Allowing for the fact that the survey is very large cap oriented and is therefore describing companies that have a well-resourced IR function, the AICD made some interesting observations regarding how Directors should view IR and the information that can be provided to them that has broader relevance. I have selected four of them, including my own perspective where relevant:

  1. IR Strategy and a properly resourced IR function – pre and post IPO

Depending on the company’s size it might bring these skills in-house or access them through an external consultant, but having a dedicated IR function is essential, not desirable.

IR should work with board and management to create an IR strategy and report back regularly.

If the company is raising further capital or considering an IPO, it could make sense to supplement the IR function with an advisory board. According to the AICD the rationale for this is that it “can broaden a company’s network of potential investors and provide the expertise to refine and present a compelling business case.”

  1. Understand your existing and potential investor base

Most companies understand the importance of periodically receiving a report analysing the beneficial ownership of their register. Without this intelligence, there is a vital piece missing that enables the board and management to identify who owns their stock. Insights into who a Company’s beneficial owners are is a pre-requisite for management’s engagement with major shareholders regarding results and for boards meeting with shareholders prior to AGM/EGMs. Managing this engagement is a core function of IR.

Changes in the shareholder base are a function of a company’s growth profile and provide a picture of how investors perceive its strategy and relevance in their portfolio. Institutions will often sell a well performing company, not because they are dissatisfied with its performance, but because it no longer fits the mandate of its portfolio. Alternatively, a poor performing company may attract investors who see it as a takeover target or who wish to take an activist stance by changing the board.

It is a key role of IR to ensure that Boards are aware of these shifts so they know how to react and to ensure they are appropriately prepared.

  1. Demonstrate a clear commitment to ESG

In Australia companies are required to demonstrate their commitment to ESG, not just as a compliance exercise, but one which is integral their long term strategic planning. It is important because their institutional investors have their own ESG reporting requirements and targets to meet. At the extreme a company’s access to capital will be impacted if it fails to demonstrate the requisite commitment to meeting ESG standards, with investors then required to exclude them as a potential investment.

Boards need to be actively involved in overseeing this, ensuring that actions are being taken to demonstrate that ESG factors are being managed, measured and reported on.  In addition ESG targets should be meaningfully linked to CEO remuneration.
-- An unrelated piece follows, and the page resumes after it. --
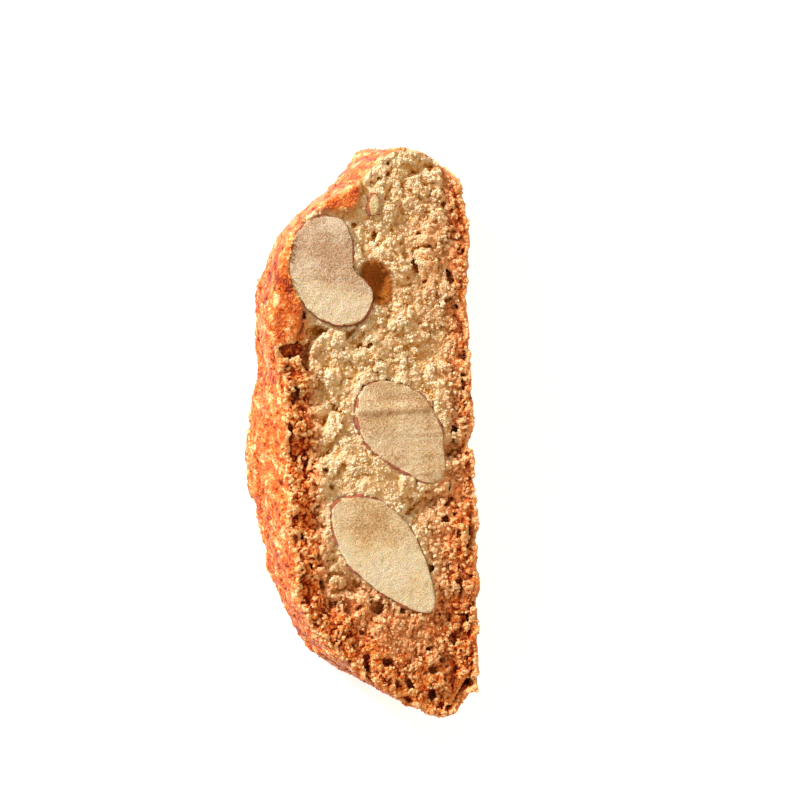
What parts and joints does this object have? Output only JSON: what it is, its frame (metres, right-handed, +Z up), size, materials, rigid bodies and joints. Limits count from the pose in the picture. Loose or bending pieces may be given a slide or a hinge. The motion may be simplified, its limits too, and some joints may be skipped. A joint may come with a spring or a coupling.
{
  "type": "almond biscotto",
  "caption": "Slice of twice-baked almond loaf with a domed crust, a flat base side and cut almonds in both faces, lying on its back cut face.",
  "frame": {"origin": "on the table, under the middle of the slice's bounding box", "axes": "+X towards the loaf's flat base side, +Y along the slice towards its blunt end, +Z up out of the front cut face"},
  "size_m": [0.0337, 0.0873, 0.0138],
  "materials": {
    "baked_crumb": "dry, torn and granular on the cut faces, smooth with a slight gloss on the crust",
    "almond": "matt, smoothly cut"
  },
  "bodies": {
    "root": {"biscotto": "baked_crumb", "almond_top": "almond", "almond_middle": "almond", "almond_lower": "almond", "almond_chip": "almond", "almond_back_upper": "almond", "almond_back_lower": "almond"}
  },
  "joints": []
}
Whether ESG is resourced as a separate function or included as part of IR’s remit, the mandatory reporting requirements that are now in place for Group 1 companies, (see Sustainability reporting blog), mean that the Board’s involvement is an integral part of the process.

  1. Maintain clearly delineated roles

The composition of the board and how it engages with shareholders is carefully scrutinized by investors.
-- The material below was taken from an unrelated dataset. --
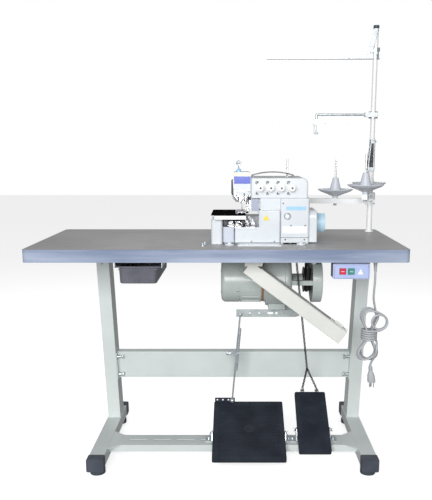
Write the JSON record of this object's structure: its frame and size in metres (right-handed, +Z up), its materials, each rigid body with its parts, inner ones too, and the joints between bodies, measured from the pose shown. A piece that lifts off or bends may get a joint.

Boards focus on governance, succession planning, risk management, culture and strategic direction and institutional investors want to see how effective they are in their oversight of this.

Governance roadshows in the lead up to the AGM provide an opportunity for nominated non-executive directors of the board to engage with major shareholders on these matters, separate to management. It is, in fact, important that they do so, as it provides the board with direct exposure to the owners of the business and an insight into how they think about their investment.

This is typically the only time that shareholders have the opportunity to talk directly to the people they have elected to be their representative, about matters that are not within the purview of management. By contrast, institutional investors have regular access to management throughout the year to interrogate them on implementation of the strategy and the operational performance of the business.

The IR function is uniquely placed to facilitate this interaction given the relationships they develop with fund managers and shareholders, including the asset owners who are nowadays actively engaged in governance and voting.

At the recent AIRA Conference a panel session comprising three non-executive directors, explored the role of IR in relation to the board and the unique insights an IRO can bring. They are the link between the external views of the market and directors as well as being a support to the CEO. Often there is no other way for the Board to gain access to this unfiltered feedback which can be crucial in the lead up to an AGM/EGM. As one director noted when asked what an IRO should do when their access to the board was not facilitated or seen as of no importance, “I’d be looking to move on and not waste your time.”